== Working data ==
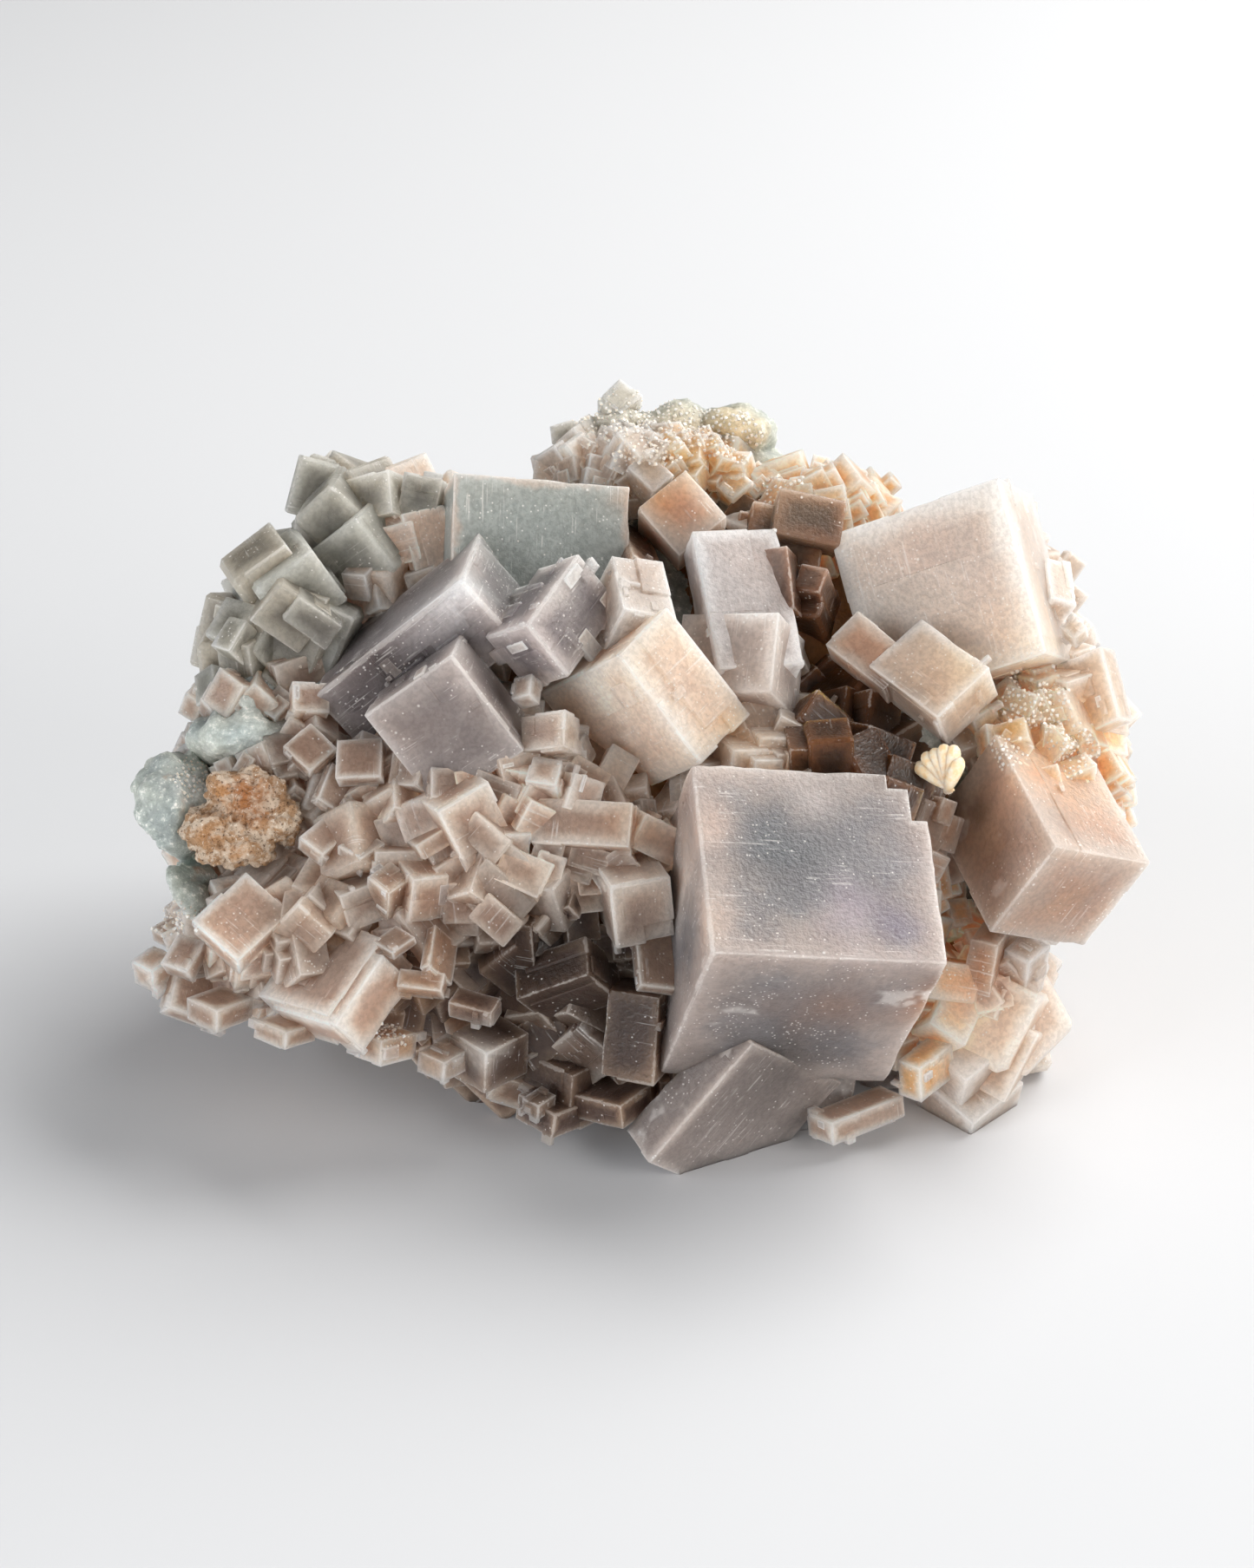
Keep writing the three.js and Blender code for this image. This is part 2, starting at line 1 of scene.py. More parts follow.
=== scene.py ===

==

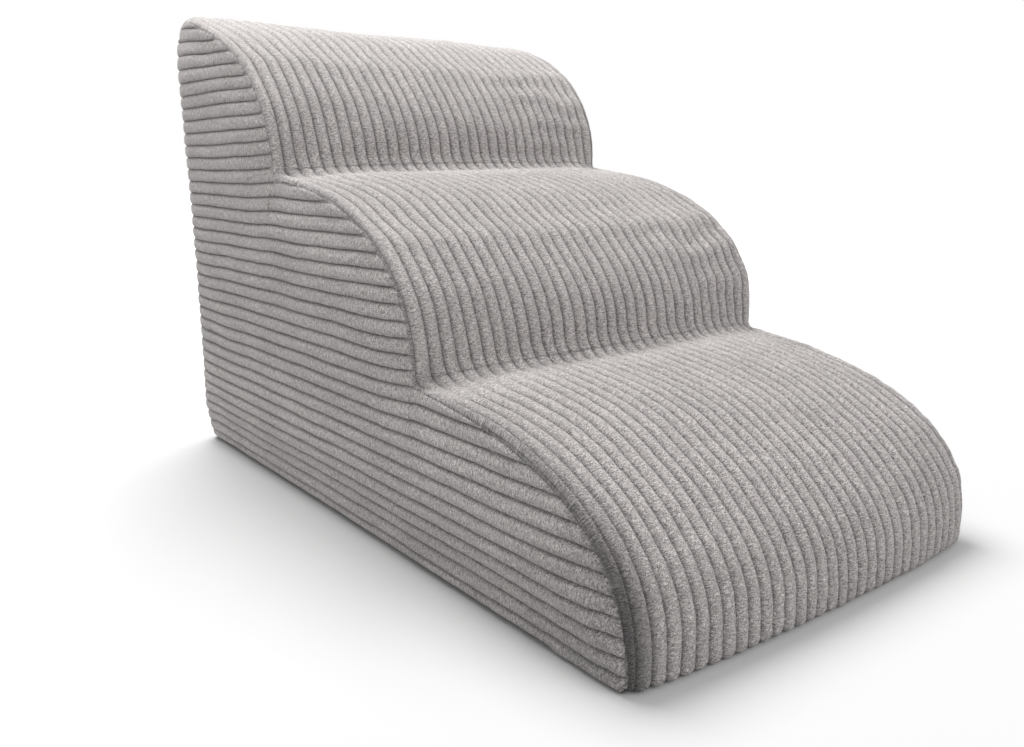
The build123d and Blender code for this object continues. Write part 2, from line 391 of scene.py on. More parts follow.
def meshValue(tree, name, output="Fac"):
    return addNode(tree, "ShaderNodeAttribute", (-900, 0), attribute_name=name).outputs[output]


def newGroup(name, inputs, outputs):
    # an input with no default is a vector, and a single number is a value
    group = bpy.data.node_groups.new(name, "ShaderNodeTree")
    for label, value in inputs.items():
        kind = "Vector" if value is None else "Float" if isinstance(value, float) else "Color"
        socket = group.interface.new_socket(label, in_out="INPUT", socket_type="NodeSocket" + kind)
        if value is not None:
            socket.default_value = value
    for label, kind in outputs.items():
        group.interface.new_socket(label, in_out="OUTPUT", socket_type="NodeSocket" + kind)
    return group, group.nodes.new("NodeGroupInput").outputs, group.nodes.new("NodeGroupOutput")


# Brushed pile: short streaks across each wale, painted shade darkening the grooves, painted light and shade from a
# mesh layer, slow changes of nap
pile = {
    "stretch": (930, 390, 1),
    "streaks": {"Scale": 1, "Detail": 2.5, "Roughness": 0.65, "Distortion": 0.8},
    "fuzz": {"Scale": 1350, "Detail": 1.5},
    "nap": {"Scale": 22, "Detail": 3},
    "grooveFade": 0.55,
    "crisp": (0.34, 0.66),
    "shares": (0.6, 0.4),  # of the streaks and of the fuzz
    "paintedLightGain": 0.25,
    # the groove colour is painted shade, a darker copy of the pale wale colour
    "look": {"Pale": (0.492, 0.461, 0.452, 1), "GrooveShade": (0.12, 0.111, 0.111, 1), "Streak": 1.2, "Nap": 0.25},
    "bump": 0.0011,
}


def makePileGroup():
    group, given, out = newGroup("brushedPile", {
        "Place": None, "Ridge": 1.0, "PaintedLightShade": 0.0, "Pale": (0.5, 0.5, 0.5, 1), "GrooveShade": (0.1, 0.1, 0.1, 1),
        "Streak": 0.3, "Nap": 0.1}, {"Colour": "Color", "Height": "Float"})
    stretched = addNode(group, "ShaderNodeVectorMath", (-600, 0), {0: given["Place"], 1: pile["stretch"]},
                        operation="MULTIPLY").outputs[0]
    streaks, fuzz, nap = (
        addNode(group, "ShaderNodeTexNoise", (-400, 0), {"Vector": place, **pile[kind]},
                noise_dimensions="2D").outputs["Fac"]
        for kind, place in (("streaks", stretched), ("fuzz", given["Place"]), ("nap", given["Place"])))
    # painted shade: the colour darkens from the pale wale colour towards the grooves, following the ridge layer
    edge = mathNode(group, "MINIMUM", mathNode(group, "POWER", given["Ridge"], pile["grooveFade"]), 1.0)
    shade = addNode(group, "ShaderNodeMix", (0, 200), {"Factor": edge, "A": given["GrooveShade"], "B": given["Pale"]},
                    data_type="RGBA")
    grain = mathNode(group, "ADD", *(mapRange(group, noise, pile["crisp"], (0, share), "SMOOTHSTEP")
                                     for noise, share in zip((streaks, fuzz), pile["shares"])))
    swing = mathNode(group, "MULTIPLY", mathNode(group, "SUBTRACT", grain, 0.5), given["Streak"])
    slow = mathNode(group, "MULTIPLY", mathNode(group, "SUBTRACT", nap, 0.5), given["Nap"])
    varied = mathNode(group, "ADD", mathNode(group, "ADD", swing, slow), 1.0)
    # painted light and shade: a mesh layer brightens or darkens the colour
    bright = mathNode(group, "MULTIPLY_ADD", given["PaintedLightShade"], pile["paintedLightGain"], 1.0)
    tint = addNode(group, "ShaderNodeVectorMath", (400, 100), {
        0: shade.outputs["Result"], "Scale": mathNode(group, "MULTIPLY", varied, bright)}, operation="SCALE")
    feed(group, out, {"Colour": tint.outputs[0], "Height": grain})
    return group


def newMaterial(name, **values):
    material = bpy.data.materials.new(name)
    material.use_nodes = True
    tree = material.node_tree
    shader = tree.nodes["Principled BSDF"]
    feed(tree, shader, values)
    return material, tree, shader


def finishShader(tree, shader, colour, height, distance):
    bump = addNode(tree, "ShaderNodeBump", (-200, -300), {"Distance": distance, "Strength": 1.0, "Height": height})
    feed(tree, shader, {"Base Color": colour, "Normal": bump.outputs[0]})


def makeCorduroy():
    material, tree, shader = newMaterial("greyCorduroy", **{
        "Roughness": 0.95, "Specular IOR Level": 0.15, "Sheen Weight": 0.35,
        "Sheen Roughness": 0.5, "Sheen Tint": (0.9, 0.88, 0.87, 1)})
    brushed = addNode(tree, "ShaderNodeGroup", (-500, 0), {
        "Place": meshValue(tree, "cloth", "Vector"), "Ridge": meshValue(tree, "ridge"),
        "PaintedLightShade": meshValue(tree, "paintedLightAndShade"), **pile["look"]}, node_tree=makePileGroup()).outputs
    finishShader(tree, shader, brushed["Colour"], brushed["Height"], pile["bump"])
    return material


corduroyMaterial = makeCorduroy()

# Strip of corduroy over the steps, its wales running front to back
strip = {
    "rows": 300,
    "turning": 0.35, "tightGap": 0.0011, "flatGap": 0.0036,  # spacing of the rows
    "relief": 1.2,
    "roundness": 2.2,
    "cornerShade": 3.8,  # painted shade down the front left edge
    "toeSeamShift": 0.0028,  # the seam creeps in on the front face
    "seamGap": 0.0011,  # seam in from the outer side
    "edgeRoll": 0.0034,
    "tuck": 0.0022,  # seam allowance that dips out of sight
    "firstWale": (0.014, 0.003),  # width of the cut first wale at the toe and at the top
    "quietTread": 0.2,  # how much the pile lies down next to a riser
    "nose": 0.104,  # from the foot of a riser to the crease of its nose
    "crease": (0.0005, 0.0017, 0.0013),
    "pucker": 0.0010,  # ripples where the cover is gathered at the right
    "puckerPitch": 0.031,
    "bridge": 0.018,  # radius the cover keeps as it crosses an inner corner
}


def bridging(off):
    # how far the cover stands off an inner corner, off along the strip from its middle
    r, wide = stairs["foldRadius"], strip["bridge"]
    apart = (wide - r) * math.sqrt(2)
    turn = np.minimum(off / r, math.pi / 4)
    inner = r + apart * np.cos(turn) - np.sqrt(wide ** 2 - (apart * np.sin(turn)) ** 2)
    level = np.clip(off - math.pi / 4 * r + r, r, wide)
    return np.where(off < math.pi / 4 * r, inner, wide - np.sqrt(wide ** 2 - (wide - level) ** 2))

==

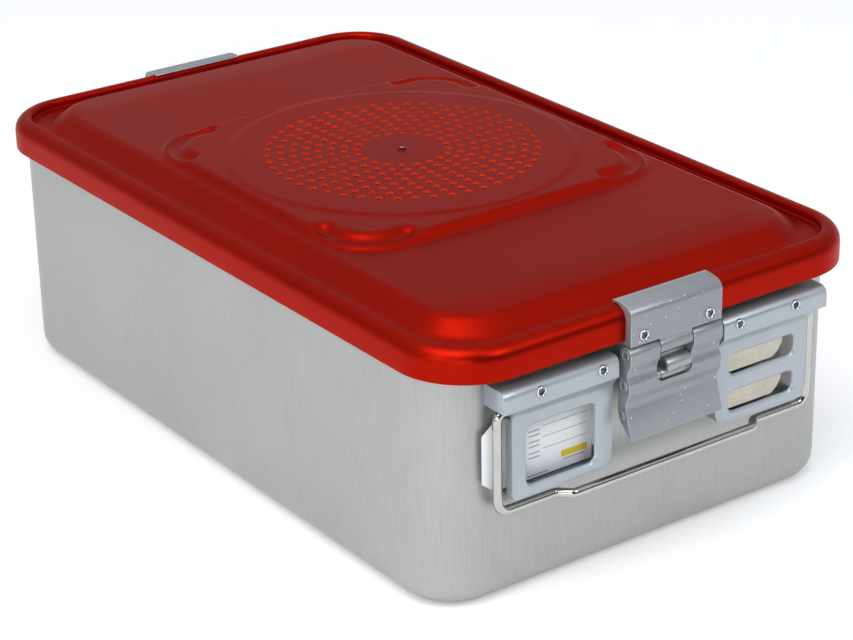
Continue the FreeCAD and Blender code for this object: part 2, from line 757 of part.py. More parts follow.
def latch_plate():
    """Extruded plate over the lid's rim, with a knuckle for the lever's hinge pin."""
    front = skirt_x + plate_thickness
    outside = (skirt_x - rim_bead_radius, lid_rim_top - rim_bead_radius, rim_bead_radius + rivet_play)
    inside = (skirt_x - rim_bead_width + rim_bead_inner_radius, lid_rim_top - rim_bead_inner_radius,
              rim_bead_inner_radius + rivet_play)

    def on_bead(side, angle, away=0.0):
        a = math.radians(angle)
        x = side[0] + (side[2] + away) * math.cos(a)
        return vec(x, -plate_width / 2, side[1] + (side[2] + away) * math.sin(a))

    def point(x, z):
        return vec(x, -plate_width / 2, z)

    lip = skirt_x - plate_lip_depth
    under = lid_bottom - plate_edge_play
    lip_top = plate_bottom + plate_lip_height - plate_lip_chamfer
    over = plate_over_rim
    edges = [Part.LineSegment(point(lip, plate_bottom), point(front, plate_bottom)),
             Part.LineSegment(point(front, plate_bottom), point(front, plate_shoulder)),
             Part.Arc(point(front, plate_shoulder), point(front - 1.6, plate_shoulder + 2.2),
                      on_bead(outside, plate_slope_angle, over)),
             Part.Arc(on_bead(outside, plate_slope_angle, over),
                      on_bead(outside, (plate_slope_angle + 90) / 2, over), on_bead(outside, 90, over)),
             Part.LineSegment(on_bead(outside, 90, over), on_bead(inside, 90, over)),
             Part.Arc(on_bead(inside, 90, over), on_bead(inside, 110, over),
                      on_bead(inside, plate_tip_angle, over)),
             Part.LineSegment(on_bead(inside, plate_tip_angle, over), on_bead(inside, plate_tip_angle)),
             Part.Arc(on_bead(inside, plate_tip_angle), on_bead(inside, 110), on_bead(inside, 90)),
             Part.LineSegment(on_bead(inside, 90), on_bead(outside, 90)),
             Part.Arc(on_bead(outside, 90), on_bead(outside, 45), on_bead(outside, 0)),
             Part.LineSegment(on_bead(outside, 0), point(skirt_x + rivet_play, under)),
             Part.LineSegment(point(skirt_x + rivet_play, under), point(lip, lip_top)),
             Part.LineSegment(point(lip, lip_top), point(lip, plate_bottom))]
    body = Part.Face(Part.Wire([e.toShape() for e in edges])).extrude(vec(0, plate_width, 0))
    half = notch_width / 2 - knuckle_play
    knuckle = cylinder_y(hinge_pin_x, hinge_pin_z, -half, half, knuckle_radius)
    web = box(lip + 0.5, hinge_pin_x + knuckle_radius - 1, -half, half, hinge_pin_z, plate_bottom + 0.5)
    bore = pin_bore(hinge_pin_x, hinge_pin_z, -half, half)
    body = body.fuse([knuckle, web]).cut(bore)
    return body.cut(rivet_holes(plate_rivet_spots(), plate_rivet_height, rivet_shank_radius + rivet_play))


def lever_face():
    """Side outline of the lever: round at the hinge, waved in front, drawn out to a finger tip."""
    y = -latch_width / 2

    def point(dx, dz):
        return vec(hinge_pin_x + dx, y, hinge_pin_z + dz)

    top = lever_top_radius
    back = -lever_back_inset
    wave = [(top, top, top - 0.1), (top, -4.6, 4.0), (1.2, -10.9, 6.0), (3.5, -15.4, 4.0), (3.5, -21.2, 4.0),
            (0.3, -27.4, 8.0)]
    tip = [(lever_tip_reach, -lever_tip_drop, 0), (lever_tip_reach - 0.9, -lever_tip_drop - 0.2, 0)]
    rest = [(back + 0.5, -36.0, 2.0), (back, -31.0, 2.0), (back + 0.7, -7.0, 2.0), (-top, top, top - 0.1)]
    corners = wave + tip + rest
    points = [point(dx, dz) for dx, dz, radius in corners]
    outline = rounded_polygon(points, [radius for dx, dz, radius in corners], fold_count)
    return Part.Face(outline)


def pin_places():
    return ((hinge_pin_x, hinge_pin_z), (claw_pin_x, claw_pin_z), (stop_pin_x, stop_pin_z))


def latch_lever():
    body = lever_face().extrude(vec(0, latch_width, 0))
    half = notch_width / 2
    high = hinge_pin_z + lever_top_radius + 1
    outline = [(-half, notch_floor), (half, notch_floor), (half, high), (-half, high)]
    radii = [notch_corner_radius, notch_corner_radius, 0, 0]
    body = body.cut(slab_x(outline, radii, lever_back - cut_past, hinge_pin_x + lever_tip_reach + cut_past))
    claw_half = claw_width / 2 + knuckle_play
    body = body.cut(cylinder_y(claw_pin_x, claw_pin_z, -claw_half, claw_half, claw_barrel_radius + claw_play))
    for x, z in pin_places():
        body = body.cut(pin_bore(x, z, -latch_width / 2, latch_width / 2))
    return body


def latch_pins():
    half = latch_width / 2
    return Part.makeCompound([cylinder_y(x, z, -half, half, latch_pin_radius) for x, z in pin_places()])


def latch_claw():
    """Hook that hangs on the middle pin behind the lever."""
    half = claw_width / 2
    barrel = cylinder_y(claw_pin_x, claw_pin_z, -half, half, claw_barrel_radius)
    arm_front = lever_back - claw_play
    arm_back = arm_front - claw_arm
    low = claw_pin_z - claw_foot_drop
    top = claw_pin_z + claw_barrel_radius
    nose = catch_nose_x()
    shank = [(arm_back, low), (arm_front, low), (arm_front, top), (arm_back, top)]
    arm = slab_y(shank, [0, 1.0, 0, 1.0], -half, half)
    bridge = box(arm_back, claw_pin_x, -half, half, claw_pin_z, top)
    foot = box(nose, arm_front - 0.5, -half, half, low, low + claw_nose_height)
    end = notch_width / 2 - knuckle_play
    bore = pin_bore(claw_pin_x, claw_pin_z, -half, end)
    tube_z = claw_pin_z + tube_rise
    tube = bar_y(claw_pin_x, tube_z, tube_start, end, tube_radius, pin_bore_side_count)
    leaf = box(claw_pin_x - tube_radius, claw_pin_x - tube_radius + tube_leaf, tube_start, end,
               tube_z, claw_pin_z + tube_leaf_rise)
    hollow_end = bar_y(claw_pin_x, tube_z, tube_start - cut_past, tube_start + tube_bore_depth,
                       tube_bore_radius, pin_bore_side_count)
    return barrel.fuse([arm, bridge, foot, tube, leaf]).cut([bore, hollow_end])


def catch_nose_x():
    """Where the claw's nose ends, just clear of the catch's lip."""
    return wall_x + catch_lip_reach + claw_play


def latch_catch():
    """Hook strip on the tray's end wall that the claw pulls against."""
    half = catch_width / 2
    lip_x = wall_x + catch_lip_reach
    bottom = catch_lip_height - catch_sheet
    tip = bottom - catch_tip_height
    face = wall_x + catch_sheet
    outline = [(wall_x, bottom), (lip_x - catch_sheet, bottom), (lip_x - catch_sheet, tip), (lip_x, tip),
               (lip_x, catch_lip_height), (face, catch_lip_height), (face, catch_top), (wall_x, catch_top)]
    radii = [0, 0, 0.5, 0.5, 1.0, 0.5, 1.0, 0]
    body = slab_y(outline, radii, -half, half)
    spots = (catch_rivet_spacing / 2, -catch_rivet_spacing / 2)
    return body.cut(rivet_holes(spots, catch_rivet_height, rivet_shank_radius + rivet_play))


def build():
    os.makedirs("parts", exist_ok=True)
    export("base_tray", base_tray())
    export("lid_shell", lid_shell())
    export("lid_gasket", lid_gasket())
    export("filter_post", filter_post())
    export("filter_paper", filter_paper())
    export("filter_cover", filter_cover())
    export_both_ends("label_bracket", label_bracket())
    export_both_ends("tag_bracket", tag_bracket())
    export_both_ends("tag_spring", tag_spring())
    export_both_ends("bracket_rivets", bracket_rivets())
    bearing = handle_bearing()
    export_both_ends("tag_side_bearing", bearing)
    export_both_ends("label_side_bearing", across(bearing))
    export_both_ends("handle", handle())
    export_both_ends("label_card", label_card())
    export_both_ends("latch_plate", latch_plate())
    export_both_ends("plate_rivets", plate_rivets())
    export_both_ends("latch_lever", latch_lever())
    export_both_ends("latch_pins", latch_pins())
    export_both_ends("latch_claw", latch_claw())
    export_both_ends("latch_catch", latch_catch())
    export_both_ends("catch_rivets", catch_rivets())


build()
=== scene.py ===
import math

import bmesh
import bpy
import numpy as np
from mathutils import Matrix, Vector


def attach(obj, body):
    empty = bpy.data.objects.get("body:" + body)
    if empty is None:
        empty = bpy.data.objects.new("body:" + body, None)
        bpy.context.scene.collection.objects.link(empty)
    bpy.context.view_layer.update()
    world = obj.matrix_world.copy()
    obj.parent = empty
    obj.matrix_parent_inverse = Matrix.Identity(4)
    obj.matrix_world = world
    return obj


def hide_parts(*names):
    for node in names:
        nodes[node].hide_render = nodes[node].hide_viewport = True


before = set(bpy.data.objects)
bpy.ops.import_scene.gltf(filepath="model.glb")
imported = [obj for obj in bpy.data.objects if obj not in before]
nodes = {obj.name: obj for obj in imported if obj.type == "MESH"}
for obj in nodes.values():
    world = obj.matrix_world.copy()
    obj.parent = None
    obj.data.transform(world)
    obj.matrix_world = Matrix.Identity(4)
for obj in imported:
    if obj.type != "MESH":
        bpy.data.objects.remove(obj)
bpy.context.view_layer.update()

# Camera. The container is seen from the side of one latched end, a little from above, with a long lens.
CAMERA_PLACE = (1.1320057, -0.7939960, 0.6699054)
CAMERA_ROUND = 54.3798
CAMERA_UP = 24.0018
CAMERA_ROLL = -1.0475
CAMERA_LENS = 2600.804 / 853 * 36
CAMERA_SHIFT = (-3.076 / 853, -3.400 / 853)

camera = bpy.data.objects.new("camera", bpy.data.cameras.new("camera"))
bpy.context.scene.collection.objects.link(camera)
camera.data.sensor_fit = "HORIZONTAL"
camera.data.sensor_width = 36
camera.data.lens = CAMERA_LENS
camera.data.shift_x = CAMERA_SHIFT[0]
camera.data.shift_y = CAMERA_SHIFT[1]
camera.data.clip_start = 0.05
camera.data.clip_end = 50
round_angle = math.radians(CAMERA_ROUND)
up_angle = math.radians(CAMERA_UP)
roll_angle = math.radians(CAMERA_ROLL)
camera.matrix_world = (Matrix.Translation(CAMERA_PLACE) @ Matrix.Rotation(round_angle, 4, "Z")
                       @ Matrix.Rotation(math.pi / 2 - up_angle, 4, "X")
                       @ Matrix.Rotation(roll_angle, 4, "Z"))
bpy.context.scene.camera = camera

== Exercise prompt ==
Exactly the lines from the line containing "bearing = handle_bearing()" to the line containing "bpy.data.objects.remove(obj)", both included, are to be set down; no other line belongs in the answer.

== Result for this task ==
    bearing = handle_bearing()
    export_both_ends("tag_side_bearing", bearing)
    export_both_ends("label_side_bearing", across(bearing))
    export_both_ends("handle", handle())
    export_both_ends("label_card", label_card())
    export_both_ends("latch_plate", latch_plate())
    export_both_ends("plate_rivets", plate_rivets())
    export_both_ends("latch_lever", latch_lever())
    export_both_ends("latch_pins", latch_pins())
    export_both_ends("latch_claw", latch_claw())
    export_both_ends("latch_catch", latch_catch())
    export_both_ends("catch_rivets", catch_rivets())


build()
=== scene.py ===
import math

import bmesh
import bpy
import numpy as np
from mathutils import Matrix, Vector


def attach(obj, body):
    empty = bpy.data.objects.get("body:" + body)
    if empty is None:
        empty = bpy.data.objects.new("body:" + body, None)
        bpy.context.scene.collection.objects.link(empty)
    bpy.context.view_layer.update()
    world = obj.matrix_world.copy()
    obj.parent = empty
    obj.matrix_parent_inverse = Matrix.Identity(4)
    obj.matrix_world = world
    return obj


def hide_parts(*names):
    for node in names:
        nodes[node].hide_render = nodes[node].hide_viewport = True


before = set(bpy.data.objects)
bpy.ops.import_scene.gltf(filepath="model.glb")
imported = [obj for obj in bpy.data.objects if obj not in before]
nodes = {obj.name: obj for obj in imported if obj.type == "MESH"}
for obj in nodes.values():
    world = obj.matrix_world.copy()
    obj.parent = None
    obj.data.transform(world)
    obj.matrix_world = Matrix.Identity(4)
for obj in imported:
    if obj.type != "MESH":
        bpy.data.objects.remove(obj)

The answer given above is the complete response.